The US Court of Appeals for the 4th Circuit, which also has jurisdiction over North Carolina, heard the case in January. Its ruling could come any day, according to Joshua Block, an attorney with the ACLU who is representing Grimm. The case marks the first time federal courts have considered whether such bathroom restrictions violate Title IX. If the appeals court sides with Grimm, it could have major implications for North Carolina, whose law also bans transgender people from using bathrooms that don’t match the sex listed on their birth certificates.
“Because those two legal issues are similar, whatever the court says in this case is likely to be an important precedent for what happens in North Carolina, too,” Block says. “It seems odd that North Carolina would rush through with a law like this when they know that a decision from the 4th Circuit in Gavin’s case could come any day now.”
North Carolina’s law has been called one of “the most sweeping anti-LGBT bills in the country,” since it also overrides local nondiscrimination protections for LGBT people and prevents municipalities from creating new ones. But many states are considering so-called “bathroom bills” this year. South Dakota’s legislature passed one in February before it was vetoed by the governor, and Kansas state lawmakers are mulling a bill that would allow students to sue their schools for $2,500 every time they encounter transgender classmates in the wrong bathroom. “Certainly this legislative session has the most anti-trans bills we’ve seen,” Chase Strangio, a staff attorney for the ACLU, told Mother Jones in February.

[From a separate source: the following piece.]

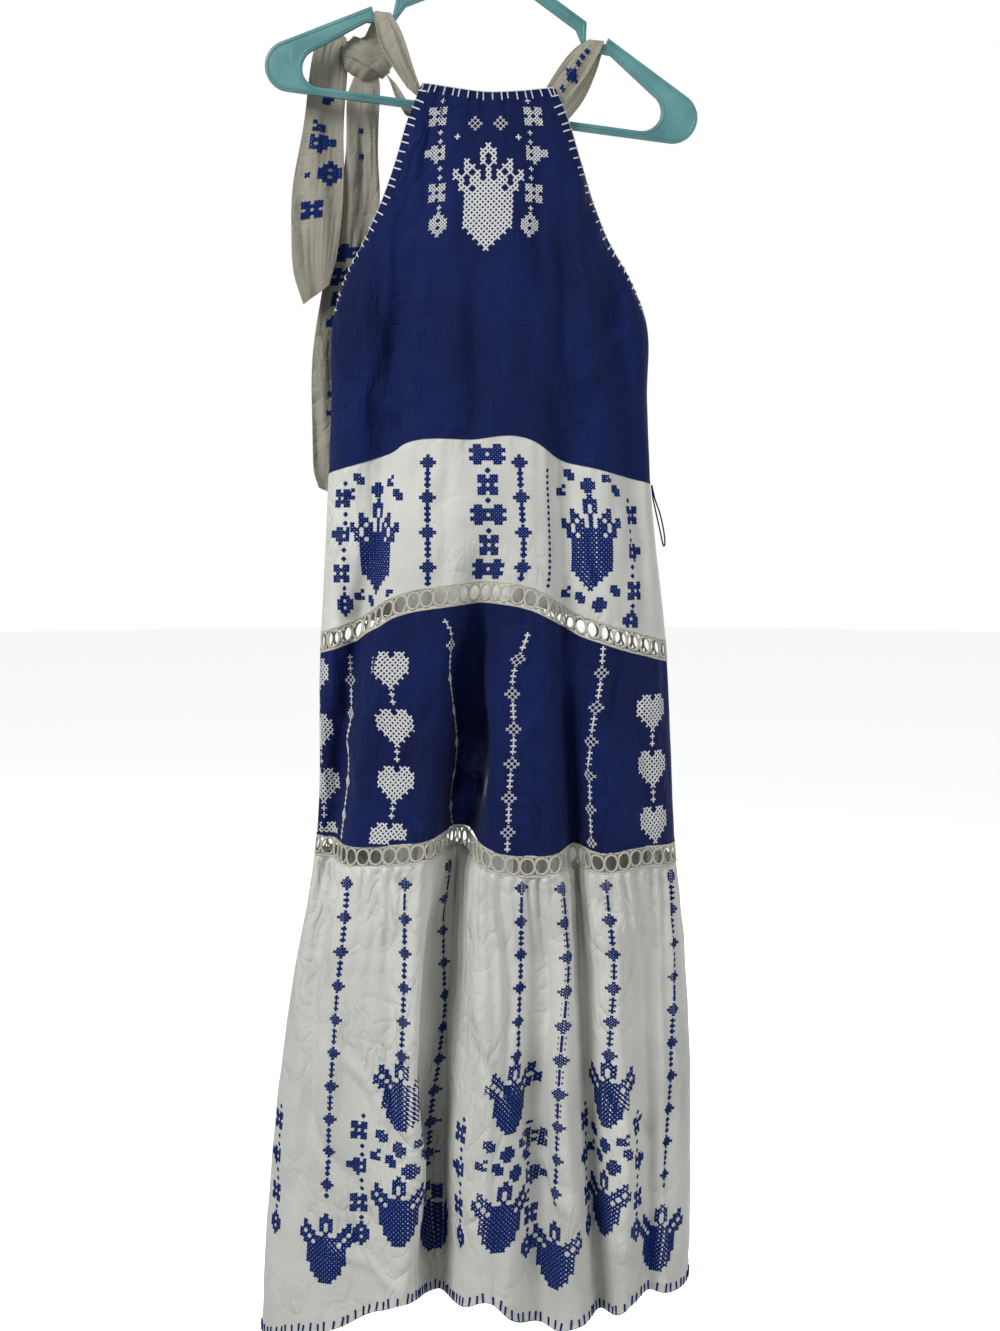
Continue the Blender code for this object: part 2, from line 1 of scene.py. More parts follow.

Gov. McCrory has been following Grimm’s case closely. Along the governor of Maine and four state attorneys general, he signed a friend-of-the-court brief arguing that Title IX protections don’t extend to gender identity. State Rep. Dan Bishop, a Republican who sponsored the North Carolina legislation, told the Asheville Citizen-Times that he disagreed with the Obama administration’s interpretation of Title IX, and added that even if the appellate court rules in Grimm’s favor, North Carolina officials will have time to modify their statute to ensure they don’t lose federal education funding. “This is something that takes a ton of time,” he told the newspaper.
Even if Grimm loses his case, North Carolina will face legal challenges. The ACLU’s Block notes that the Supreme Court ruled two decades ago, in Romer v. Evans, that it’s a violation of the Constitution’s equal-protection clause to prohibit nondiscrimination protections based on sexual orientation. The ACLU and two other advocacy groups filed a lawsuit Monday against McCrory, the state’s attorney general, and the University of North Carolina on behalf of two transgender plaintiffs and one lesbian plaintiff who say the new law is discriminatory. North Carolina Attorney General Roy Cooper, a Democrat who is running for governor this year, says his office will not defend the new law, which he has described as a “national embarrassment.” Again, the Obama administration seems to agree. “Like so many others across the country,” White House press secretary Josh Earnest told BuzzFeed, “we are concerned about the potential harmful impact of this law, especially on transgender youth, and believe it is mean-spirited and sends the wrong message.”